Who is your son? Tell him to come in on Saturday and let me know he is your son and I bet there will be hitchikers in his next package!!!!

Ron


----------



## DAL (Aug 2, 2006)

Thanks, but he's no longer in WPB.


----------



## Carlito's Way (Dec 16, 2005)

Those pics were great!!! I thought i could nub a good stogie but damn those detroit boys put me to shame. It was great meeting you guys and look foward to hopefully herfing with you guys again soon.

LISTEN!!!! u missed it bro!!! what an excuse...los primos huh??? ok sure...lol

Ronny boy i dont know man i still think i got ripped off on that Anni?? that Andrew is a sly fox tryin to get his numbers up... u gotta help me figure that out LMAO!!!!!

As for Al i have to agree right now I do have it pretty good and wish i could share it with everybody....buttttt i gotta keep a close loc on those stix hahaha.. Great meeting you and till next time we get together and smoke the worlds finest.

Oh yes and Ashley wherver your from nice meeting you and every part of you HAHAHAHA:r


----------



## snkbyt (Jun 22, 2006)

damn looks a good time had by all. Also looks like I'm out a job as photographer at HERFs. See ya all on the 10/21, as I was elsewhere for this one.


----------



## Made in Dade (Aug 5, 2006)

madurofan said:


> Sure it wasn't a quick hop down to P.R.

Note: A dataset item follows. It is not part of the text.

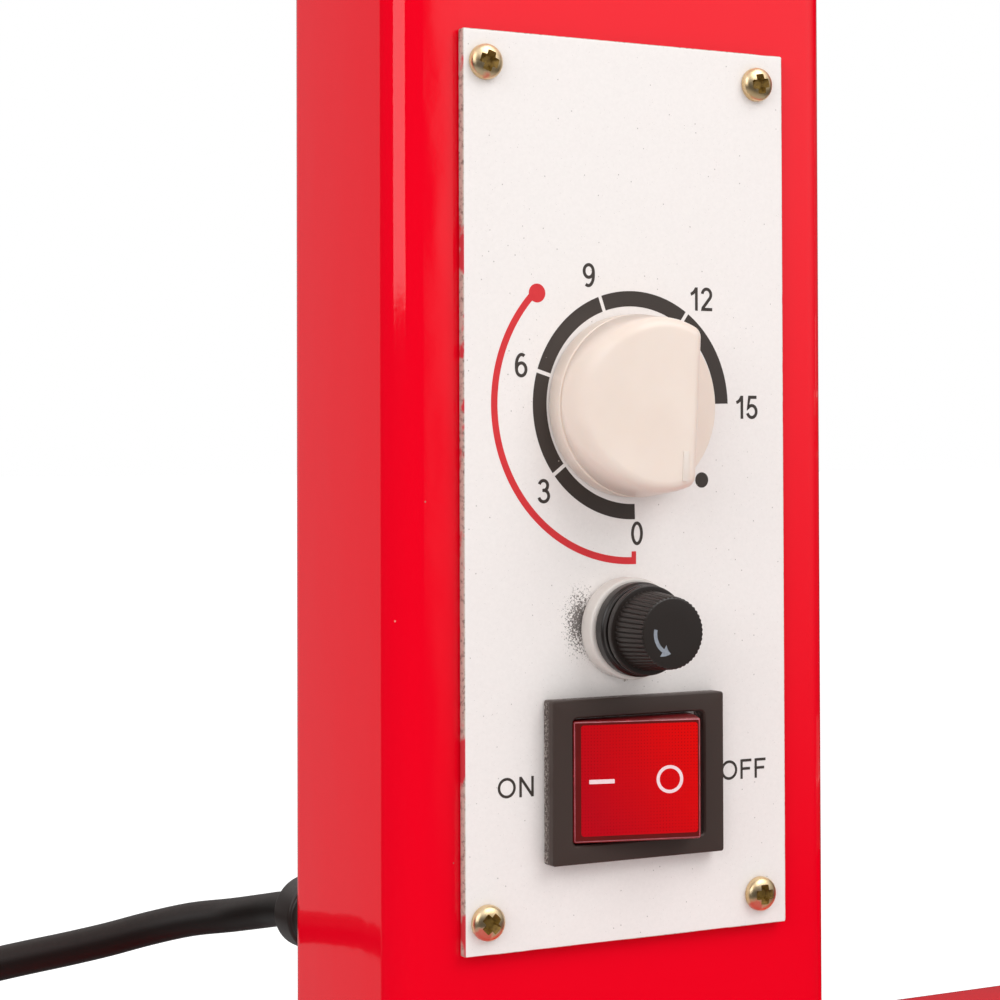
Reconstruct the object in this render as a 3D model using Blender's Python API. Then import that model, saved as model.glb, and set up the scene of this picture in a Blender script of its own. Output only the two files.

http://www.jimcarreyonline.com/soundclips/ace/laugh.wav


----------



## imthegoal (Jul 29, 2006)

Man you all are gonna kill me with all these herfs at LJ's this year.


----------



## DETROITPHA357 (Jul 8, 2006)

Carlito's Way said:


> Those pics were great!!! I thought i could nub a good stogie but damn those detroit boys put me to shame. It was great meeting you guys and look foward to hopefully herfing with you guys again soon.
> 
> LISTEN!!!! u missed it bro!!! what an excuse...los primos huh??? ok sure...lol
> 
> ...


Well im back. Its was great herfing with you guys I had a ball both days. Hope to make it down for the CAO event this month:z It's looking good.


----------